= WHAT TO PRODUCE =
Repeat the lines below exactly as written, please, from the line with "rim = path((flange_r, BACK_THICKNESS" to the line with "obj.parent = empty", both lines included, and no others.

(begin)

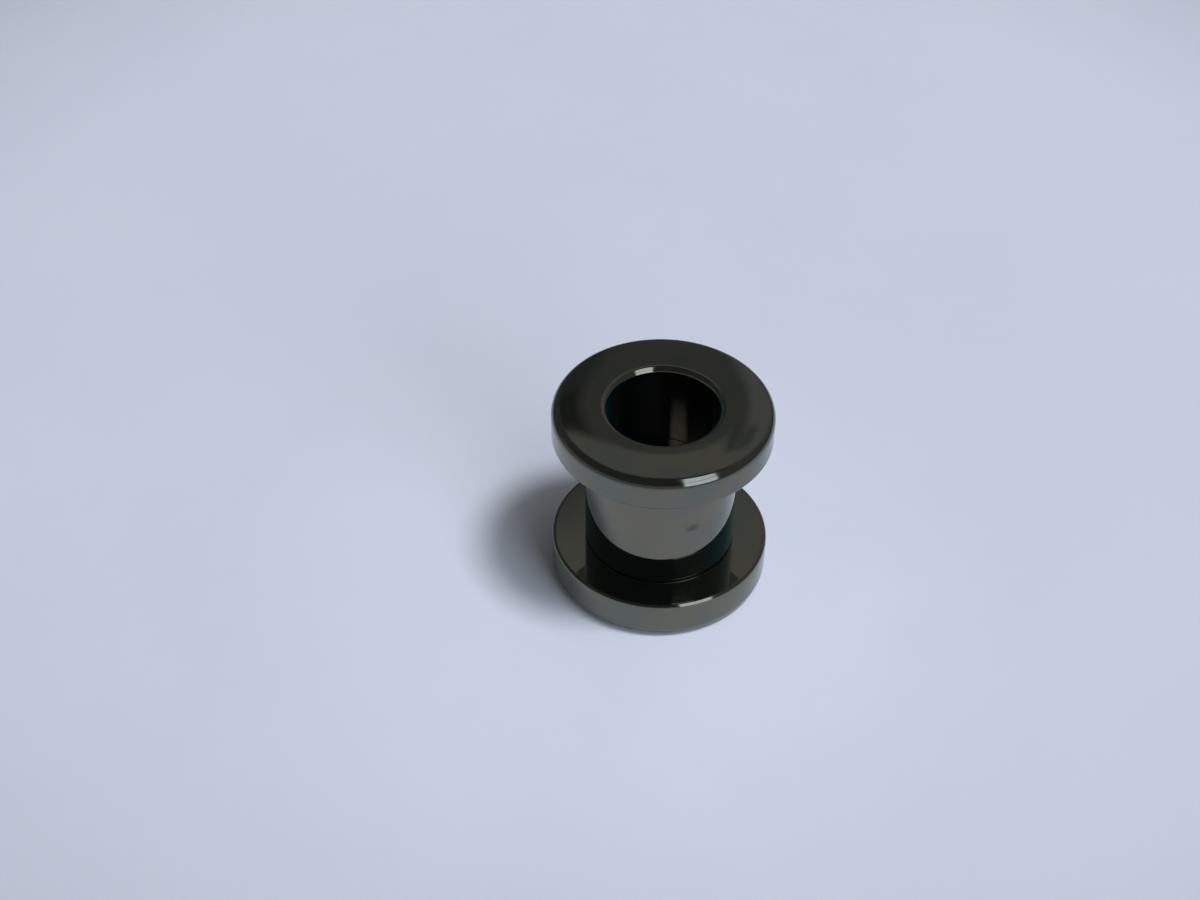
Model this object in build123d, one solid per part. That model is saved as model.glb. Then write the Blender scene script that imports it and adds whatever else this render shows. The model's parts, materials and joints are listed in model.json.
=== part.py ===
from build123d import *
import math
import os

# A screw-fit flesh tunnel: a short polished tube with a round flange at each end.
# It stands on its back flange, with Z = 0 at that flange's face and the bore along Z.
# The front piece is one flange and the barrel. The back piece is the other flange and
# a hollow screw that goes up inside the barrel. All sizes are in millimetres.

# Driving sizes
BARREL_DIA = 8.0          # outside of the tube, the size that a tunnel is sold by
LOBE_GAP = 7.0            # clear length between the two flanges
FLANGE_OVERHANG = 1.8     # how far each flange stands out from the barrel
FRONT_THICKNESS = 1.9     # front flange, from its inner side to its face
BACK_THICKNESS = 2.3      # back flange, likewise

# Walls round the bore, and the screw in its socket
SLEEVE_WALL = 0.45        # barrel wall outside the socket
SCREW_WALL = 0.60         # wall of the hollow screw
SCREW_CLEARANCE = 0.05    # radial gap between the screw and its socket
SCREW_LENGTH = 4.0        # screw, above the back flange's inner side
SOCKET_RELIEF = 0.05      # empty length past the screw's end
SEAM_GAP = 0.03           # hairline between the barrel's end and the back flange

# Edges
RIM_ROUND = 0.5           # flange edge on the side of its face
INNER_ROUND = 0.20        # flange edge on the side of the barrel
ROOT_ROUND = 0.12         # inside corner where the barrel meets the front flange
MOUTH_ROUND = 0.35        # mouth of the bore
FACE_LAND = 0.4           # flat ring of the face, next to the mouth
CROWN_RADIUS = 16.0       # the face falls away from the land on this radius
END_ROUND = 0.1           # outer edge of the barrel's open end
LEAD_CHAMFER = 0.15       # lead-in of the socket and of the screw's tip

# Radii that follow from the sizes, from the outside in
barrel_r = BARREL_DIA / 2
flange_r = barrel_r + FLANGE_OVERHANG
socket_r = barrel_r - SLEEVE_WALL
screw_r = socket_r - SCREW_CLEARANCE
bore_r = screw_r - SCREW_WALL
mouth_r = bore_r + MOUTH_ROUND
land_r = mouth_r + FACE_LAND

# Heights that follow from the sizes, from the bottom up
barrel_end_z = BACK_THICKNESS + SEAM_GAP
screw_end_z = BACK_THICKNESS + SCREW_LENGTH
socket_end_z = screw_end_z + SOCKET_RELIEF
front_inner_z = BACK_THICKNESS + LOBE_GAP
front_face_z = front_inner_z + FRONT_THICKNESS


def crowned_face(face_z, side):
    """Edges of a flange's outer side in the half section, from its rim to the bore.

    side is +1 for a face that looks up and -1 for one that looks down. The rim's wall
    turns through the rim's round into the crown. The crown ends level with the land, and
    the land turns through the mouth's round into the bore. Also returns the height where
    the rim's wall ends and the height where the bore's wall starts.
    """
    rim_x = flange_r - RIM_ROUND
    reach = CROWN_RADIUS - RIM_ROUND
    fall = math.asin((rim_x - land_r) / reach)
    crown_z = face_z - side * CROWN_RADIUS
    rim_z = crown_z + side * reach * math.cos(fall)
    mouth_z = face_z - side * MOUTH_ROUND
    fall_deg = math.degrees(fall)
    steep_deg = side * (90 - fall_deg)
    edges = [
        CenterArc((rim_x, rim_z), RIM_ROUND, 0, steep_deg),
        CenterArc((land_r, crown_z), CROWN_RADIUS, steep_deg, side * fall_deg),
        Line((land_r, face_z), (mouth_r, face_z)),
        CenterArc((mouth_r, mouth_z), MOUTH_ROUND, side * 90, side * 90),
    ]
    return edges, rim_z, mouth_z


def path(*points):
    """Straight edges through the points, one after another."""
    return [Line(start, end) for start, end in zip(points, points[1:])]


def turned(edges):
    """The solid that a closed half section makes when it is turned round Z."""
    return revolve(Plane.XZ * Face(Wire(edges)), Axis.Z)


def make_barrel_flange():
    """Front piece: the flange that shows and the barrel, with the socket for the screw."""
    face, rim_z, mouth_z = crowned_face(front_face_z, +1)
    bore_and_socket = path(
        (bore_r, mouth_z),
        (bore_r, socket_end_z),
        (socket_r, socket_end_z),
        (socket_r, barrel_end_z + LEAD_CHAMFER),
        (socket_r + LEAD_CHAMFER, barrel_end_z),
        (barrel_r - END_ROUND, barrel_end_z),
    )
    end_edge = CenterArc((barrel_r - END_ROUND, barrel_end_z + END_ROUND), END_ROUND, -90, 90)
    barrel = path((barrel_r, barrel_end_z + END_ROUND), (barrel_r, front_inner_z - ROOT_ROUND))
    root = CenterArc((barrel_r + ROOT_ROUND, front_inner_z - ROOT_ROUND), ROOT_ROUND, 180, -90)
    inner_side = path((barrel_r + ROOT_ROUND, front_inner_z), (flange_r - INNER_ROUND, front_inner_z))
    inner_edge = CenterArc((flange_r - INNER_ROUND, front_inner_z + INNER_ROUND), INNER_ROUND, -90, 90)
    rim = path((flange_r, front_inner_z + INNER_ROUND), (flange_r, rim_z))
    return turned([*face, *bore_and_socket, end_edge, *barrel, root, *inner_side, inner_edge, *rim])


def make_screw_flange():
    """Back piece: the flange that screws on, with the hollow screw above it."""
    face, rim_z, mouth_z = crowned_face(0, -1)
    bore_and_screw = path(
        (bore_r, mouth_z),
        (bore_r, screw_end_z),
        (screw_r - LEAD_CHAMFER, screw_end_z),
        (screw_r, screw_end_z - LEAD_CHAMFER),
        (screw_r, BACK_THICKNESS),
        (flange_r - INNER_ROUND, BACK_THICKNESS),
    )
    inner_edge = CenterArc((flange_r - INNER_ROUND, BACK_THICKNESS - INNER_ROUND), INNER_ROUND, 90, -90)
    rim = path((flange_r, BACK_THICKNESS - INNER_ROUND), (flange_r, rim_z))
    return turned([*face, *bore_and_screw, inner_edge, *rim])


def main():
    """Make each piece and write it to its own file."""
    pieces = {
        "barrel_flange": make_barrel_flange(),
        "screw_flange": make_screw_flange(),
    }
    os.makedirs("parts", exist_ok=True)
    for name, piece in pieces.items():
        export_step(piece, f"parts/{name}.step")
        box = piece.bounding_box()
        print(f"{name}: {piece.volume:.1f} mm3, Z {box.min.Z:.2f} to {box.max.Z:.2f}")
    print(f"flange {2 * flange_r:.2f}, bore {2 * bore_r:.2f}, overall {front_face_z:.2f}")


main()
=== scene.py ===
"""Looks of a screw-fit flesh tunnel in mirror-polished black steel, on a pale paper floor.

The tunnel is two turned pieces. The front piece is a flange with the barrel below it, and
the back piece is a flange with a hollow threaded screw that goes up inside the barrel.
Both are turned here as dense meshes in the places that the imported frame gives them.
"""

import json
import logging
import math
from abc import ABC, abstractmethod
from dataclasses import dataclass, field
from enum import Enum

import bpy
from mathutils import Matrix, Vector


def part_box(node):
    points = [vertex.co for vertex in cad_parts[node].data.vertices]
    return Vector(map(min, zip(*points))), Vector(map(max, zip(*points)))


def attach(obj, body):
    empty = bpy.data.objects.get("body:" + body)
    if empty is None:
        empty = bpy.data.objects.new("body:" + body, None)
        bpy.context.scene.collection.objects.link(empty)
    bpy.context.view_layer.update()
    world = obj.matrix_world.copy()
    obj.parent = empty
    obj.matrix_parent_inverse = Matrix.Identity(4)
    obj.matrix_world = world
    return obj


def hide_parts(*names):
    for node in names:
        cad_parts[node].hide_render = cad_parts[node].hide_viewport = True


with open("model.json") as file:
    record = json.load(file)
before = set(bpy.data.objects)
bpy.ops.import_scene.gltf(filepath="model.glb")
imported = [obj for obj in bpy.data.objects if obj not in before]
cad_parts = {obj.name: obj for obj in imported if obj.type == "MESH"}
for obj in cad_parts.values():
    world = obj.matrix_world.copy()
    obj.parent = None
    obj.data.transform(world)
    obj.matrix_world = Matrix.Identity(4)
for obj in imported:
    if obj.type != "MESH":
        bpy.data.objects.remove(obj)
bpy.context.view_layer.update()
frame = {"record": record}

log = logging.getLogger("flesh_tunnel")

Rgb = tuple[float, float, float]
Xyz = tuple[float, float, float]
Span = tuple[float, float]
Band = tuple[float, float, float, float]
Socket = bpy.types.NodeSocket
Feed = Socket | float | Xyz

MM = 0.001                  # the sections below are drawn in millimetres
WEAR_NAME = "edge_wear"     # the point attribute that says where an edge is rubbed
PAINTED_SHEEN_ROUGHNESS = 0.5       # of the painted sea-green sheen that tints the steel's dark places
PAINTED_SHEEN_TINT = (0.02, 0.85, 0.9)


class FaceSide(Enum):
    """Which way the outer face of a flange looks."""

    UP = 1
    DOWN = -1


class Zone(Enum):
    """The finish of a stretch of a turned piece, as an index into its material slots."""

    POLISHED = 0
    MACHINED = 1
    BORED = 2


class ThreadCut(Enum):
    """A thread is cut into a screw, towards the axis, or into a socket, away from it."""

    SCREW = -1
    SOCKET = 1


def smooth_step(share: float) -> float:
    """Eases a share of the way, from 0 to 1, with a level start and end."""
    held = min(max(share, 0.0), 1.0)
    return held * held * (3 - 2 * held)


@dataclass(frozen=True)
class TunnelSizes:
    """Radii and heights of the tunnel in millimetres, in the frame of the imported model."""

    flange_r: float
    barrel_r: float
    bore_r: float
    face_z: float
    barrel_end_z: float
    screw_end_z: float
    seam_gap: float = 0.03
    lobe_gap: float = 7.0
    sleeve_wall: float = 0.45
    screw_clearance: float = 0.05
    socket_relief: float = 0.05
    rim_round: float = 0.5
    inner_round: float = 0.2
    root_round: float = 0.12
    mouth_round: float = 0.35
    face_land: float = 0.4
    crown_radius: float = 16.0
    end_round: float = 0.1
    lead_chamfer: float = 0.15

    @classmethod
    def from_frame(cls) -> "TunnelSizes":
        """Reads the sizes that the frame gives.

        Returns:
            The sizes, from the boxes of the two nodes and from the record's mounts.
        """
        front_low, front_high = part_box("barrel_flange")
        _, back_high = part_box("screw_flange")
        radius = {m["name"]: m["dims"].get("r_mm") for m in frame["record"]["mounts"]}
        return cls(
            flange_r=front_high.x / MM,
            barrel_r=radius["lobe_barrel"],
            bore_r=radius["bore"],
            face_z=front_high.z / MM,
            barrel_end_z=front_low.z / MM,
            screw_end_z=back_high.z / MM,
        )

    @property
    def back_top_z(self) -> float:
        """Height of the back flange's inner side."""
        return self.barrel_end_z - self.seam_gap

    @property
    def front_inner_z(self) -> float:
        """Height of the front flange's inner side."""
        return self.back_top_z + self.lobe_gap

    @property
    def socket_r(self) -> float:
        """Radius of the socket inside the barrel."""
        return self.barrel_r - self.sleeve_wall

    @property
    def screw_r(self) -> float:
        """Radius of the screw over its thread."""
        return self.socket_r - self.screw_clearance

    @property
    def mouth_r(self) -> float:
        """Radius where the mouth's round meets the face."""
        return self.bore_r + self.mouth_round

    @property
    def land_r(self) -> float:
        """Radius where the level land ends and the crown begins."""
        return self.mouth_r + self.face_land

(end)

= TASK ANSWER =
    rim = path((flange_r, BACK_THICKNESS - INNER_ROUND), (flange_r, rim_z))
    return turned([*face, *bore_and_screw, inner_edge, *rim])


def main():
    """Make each piece and write it to its own file."""
    pieces = {
        "barrel_flange": make_barrel_flange(),
        "screw_flange": make_screw_flange(),
    }
    os.makedirs("parts", exist_ok=True)
    for name, piece in pieces.items():
        export_step(piece, f"parts/{name}.step")
        box = piece.bounding_box()
        print(f"{name}: {piece.volume:.1f} mm3, Z {box.min.Z:.2f} to {box.max.Z:.2f}")
    print(f"flange {2 * flange_r:.2f}, bore {2 * bore_r:.2f}, overall {front_face_z:.2f}")


main()
=== scene.py ===
"""Looks of a screw-fit flesh tunnel in mirror-polished black steel, on a pale paper floor.

The tunnel is two turned pieces. The front piece is a flange with the barrel below it, and
the back piece is a flange with a hollow threaded screw that goes up inside the barrel.
Both are turned here as dense meshes in the places that the imported frame gives them.
"""

import json
import logging
import math
from abc import ABC, abstractmethod
from dataclasses import dataclass, field
from enum import Enum

import bpy
from mathutils import Matrix, Vector


def part_box(node):
    points = [vertex.co for vertex in cad_parts[node].data.vertices]
    return Vector(map(min, zip(*points))), Vector(map(max, zip(*points)))


def attach(obj, body):
    empty = bpy.data.objects.get("body:" + body)
    if empty is None:
        empty = bpy.data.objects.new("body:" + body, None)
        bpy.context.scene.collection.objects.link(empty)
    bpy.context.view_layer.update()
    world = obj.matrix_world.copy()
    obj.parent = empty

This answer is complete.